3. Mr. Sen on behalf of the petitioners has argued that the learned Munsif was wrong in requiring the petitioners to pay the amount of the mortgage money which had been expended by the opposite party for the purpose of getting rid of the mortgage then subsisting upon the property. The petitioners in the proceedings endeavoured to establish that the transaction was not a bona fide one and that therefore there was never a genuine mortgage at all. On that question of fact the learned Munaif said:
I am of opinion from the evidence on the record that the opposite parties made a bona fide payment of Rs. 1,200 on 22nd Kartick, 1393 and thus annulled the encumbrance of Ex. A-l,
which was the mortgage in question Mr. Sen has argued that the expression 'annulling encumbrances' on the property as used in Sub-section (3), Section 26-F, does not cover a case where the mortgage is paid off in the ordinary way but only applies to 'annulling encumbrances' such as are provided for in connexion with sales in execution of decrees for rent. I see no reason at all for putting that limited construction on the expression. It is quite true that Section 26-C, which deals with transfer inter partes in the ordinary way by registered instruments, does provide in Sub-section (6) that any sum payable on account of a mortgage of the holding shall be deemed to be the consideration money or part thereof, whereas in the present instance the sale really took place under the provisions of Section 26-E. At the same time however it must be borne in mind that the language of the Bengal Tenancy Act is not always quite as accurate and as explicit as one would wish; but looking at the matter broadly it seems to me, on reading Sub-sections (2) and (3), Section 26-F, that it was intended that before a landlord could exercise his right of pre-emption he should pay not only the actual consideration money or the value of the property but any one or more of the three classes of sums set out in Sub-section (3), that is to say, money paid in respect of rent for the period after the date of transfer or as the landlord's transfer fee or in annulling encumbrances on the property, and upon those sums he should also pay the equivalent of 12 per cent. per annum from the date of payment of any one of those sums. It seems to me that it would be manifestly unjust that the transferee who bad paid a certain sum upon the footing that there was an encumbrance on the property should be required to retransfer the property to the landlord upon the basis that it was free from such encumbrance. If, on the other hand, it is to be taken that the landlord acquired the property subject to the encumbrance then there would seem to be no reason in equity why, if in fact that encumbrance is annulled in the sense of being removed by payment of the amount of the mortgage, he should not pay such sum as has been paid to redeem the mortgage. I see no reason at all for putting upon the expression 'annulling encumbrances' the narrow interpretation which Mr. Sen was suggesting.
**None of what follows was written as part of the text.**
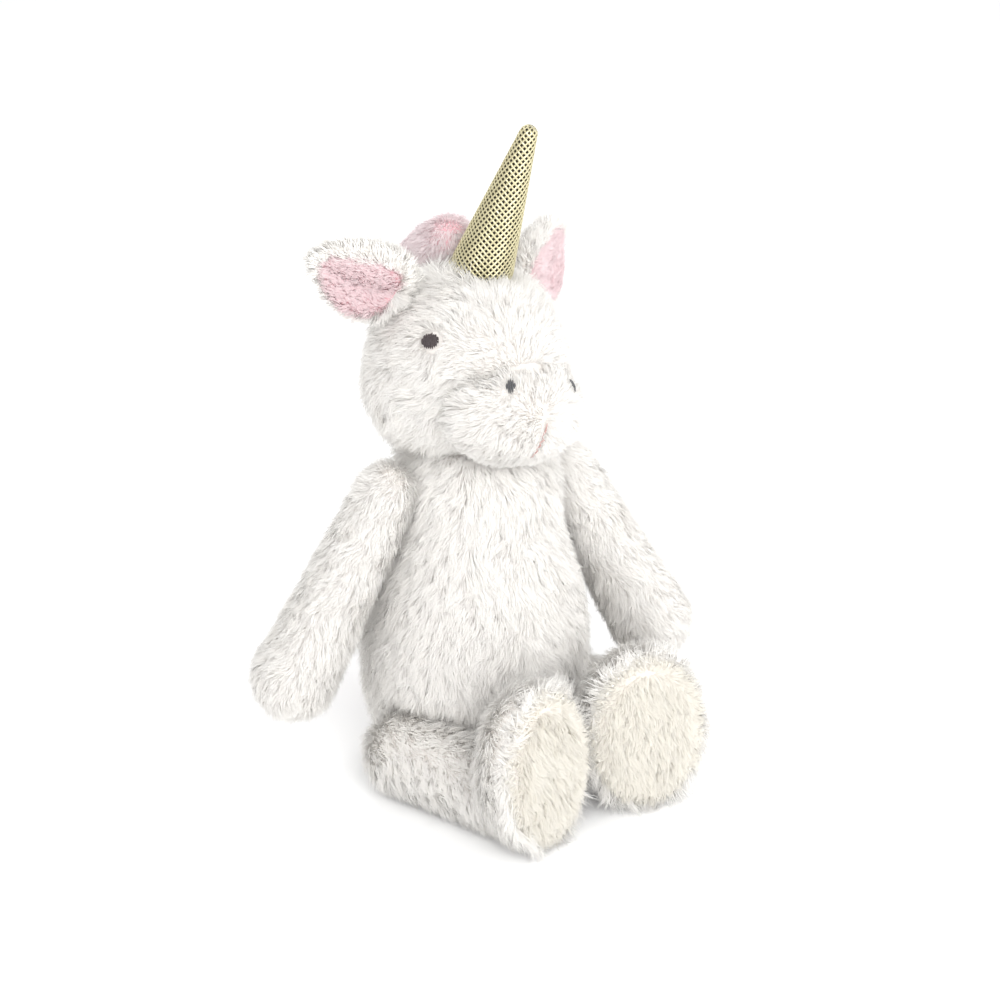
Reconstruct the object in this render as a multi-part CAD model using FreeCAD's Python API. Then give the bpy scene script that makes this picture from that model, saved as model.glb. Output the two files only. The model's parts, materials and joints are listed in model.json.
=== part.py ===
import FreeCAD, Part
import math
import os

# A seated plush unicorn in millimetres and degrees. The floor is z = 0, up is +Z and the toy
# faces -Y, so its own right side is at -X. The origin is the middle of the flat seat.
# Every limb starts in a ball that turns in a hollow of the body, with a thread ring between.

V = FreeCAD.Vector

# fabric, thread and filling
WALL = 2.6  # a cover: woven backing with its pile pressed flat
FILL_GAP = 0.25  # between a cover and the filling in it
THREAD_R = 0.45  # sewing thread, laid double
SEAM_GAP = 0.25  # free play on each side of a thread ring
PIECE_GAP = 0.3  # between pieces sewn side by side

# torso
SEAT_R = 23.0
BELLY_R = 41.0
BELLY_Z = 44.0
NECK_R = 29.0
NECK_Z = 108.0
NECK_RING_R = 13.0
CHEST_FULL = 1.15  # above 1 the torso stays wide further up towards the neck
CURVE_STEPS = 6  # spans in each half of the torso's outline

# head, in its own frame: origin at the middle of the skull, facing -Y
SKULL_R = 34.0
HEAD_RISE = 50.0  # skull centre above the neck centre
HEAD_BACK = 4.0  # skull centre behind the neck centre
HEAD_TURN = 2.0  # towards its left
HEAD_LEAN = 12.0  # crown towards its left
MUZZLE_HALF = V(28.5, 20.0, 21.0)
MUZZLE_FORWARD = 27.0
MUZZLE_DROP = 11.0
EYE_R = 3.6
EYE_AROUND = 65.0  # from the nose towards the side
EYE_UP = 16.0
NOSTRIL_HALF_W = 1.7
NOSTRIL_HALF_H = 2.8
NOSTRIL_APART = 28.0
NOSTRIL_UP = 11.0  # above the middle of the muzzle
MOUTH_LENGTH = 15.0
THREADWORK = 0.9  # thickness of embroidery on a cover

# horn
HORN_R = 11.3
HORN_TIP_R = 3.2
HORN_LENGTH = 52.0
HORN_PLACE = 0.0  # forward of the crown
HORN_TILT = 14.0  # forward of upright
HORN_CLOTH = 0.6
CLOTH_GAP = 0.1
HORN_HEM = 2.0  # how far the sleeve goes in below the horn's base

# ears
EAR_LENGTH = 40.0
EAR_WIDTH = 28.0
EAR_THICK = 9.0
EAR_ROOT_R = 4.5
EAR_RING_R = 4.5
EAR_STANDOFF = 1.5
EAR_UP = 35.0  # where the root is, above the skull's side
EAR_BEHIND = 10.0  # and behind it
EAR_CLEAR = 2.0  # the flap starts this far out from the root's centre
EAR_SWEEP = {-1: 18.0, 1: 36.0}  # how far each ear points back, right then left
EAR_RISE = {-1: 18.0, 1: 42.0}  # how far each ear points up
EAR_FACE = {-1: V(-0.15, -1.0, -0.45), 1: V(0.2, -1.0, 0.0)}  # where each lining faces

# mane
MANE_R = 10.0
MANE_SINK = 10.0  # how far its middle line lies outside the skull
MANE_START = 28.0  # behind the crown
MANE_SWEEP = 24.0

# arms
ARM_ROOT_R = 10.0
ARM_END_R = 14.5
ARM_LENGTH = 80.0
SHOULDER_Z = 116.0
SHOULDER_Y = 2.0
SHOULDER_STANDOFF = 8.5
SHOULDER_RING_R = 3.5
RING_AWAY = 0.25  # share by which the shoulder's thread ring keeps away from the arm
ARM_OUT = {-1: 25.0, 1: 20.0}  # from straight down, right then left
ARM_FORWARD = {-1: -11.0, 1: 23.0}

# legs
HIP_R = 14.5
ANKLE_R = 14.0
LEG_LENGTH = 59.0
HIP_Z = 16.0
HIP_AROUND = 74.0  # from the front, round the torso
HIP_STANDOFF = 5.0
HIP_RING_R = 2.7
LEG_INWARD = 15.0  # each leg points this far towards the other
LEG_LIFT = 14.0  # how far a leg can be raised before it meets the belly
FOOT_HALF = V(23.5, 15.0, 30.0)
FOOT_LEAN = 8.0  # top of the foot tipped back
SOLE_CUT = 5.0  # flat front of the foot, ahead of its middle
SOLE_HALF_W = 20.5
SOLE_HALF_H = 26.0
SOLE_THICK = 2.2
SOLE_STITCHES = 44

# tail
TAIL_ROOT_R = 6.0
TAIL_END_R = 8.0
TAIL_LENGTH = 22.0
TAIL_Z = 26.0
TAIL_STANDOFF = 3.0
TAIL_RING_R = 3.6
TAIL_ASIDE = 40.0  # towards its left
TAIL_DROOP = 22.0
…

4. Mr. Sen also made a grievance of the fact that the Munsif had not acceded to the request which had been put forward by the landlords that they should be allowed to take a transfer of such portion of the holding as was not actually subject to the mortgage, it being a fact in the present case that only a portion of the holding was actually comprised within the terms of the mortgage in question. The answer to that is that Section 26-F only contemplates a transfer to the immediate landlord of the holding for the transferred portion or share thereof; in other words it only contemplates that the landlord shall be entitled to acquire by pre-emption whatever has been transferred to the original transferee, and not what has been transferred and divided up to suit the convenience or pocket of the landlord. In my opinion, the landlord must take the whole of what is transferred or nothing.
5. I have no doubt whatever that the learned Munsif has dealt with this application properly, and applying his mind to the question whether the landlords ought to be required to pay the amount of the mortgage or not he has come to a decision on it. In these circumstances, quite apart from what is the correct view of the law, there seems to be no reason at all why this Court should interfere Under Section 115, Civil P.C. This rule must, therefore, be discharged with costs, hearing fee one gold mohur.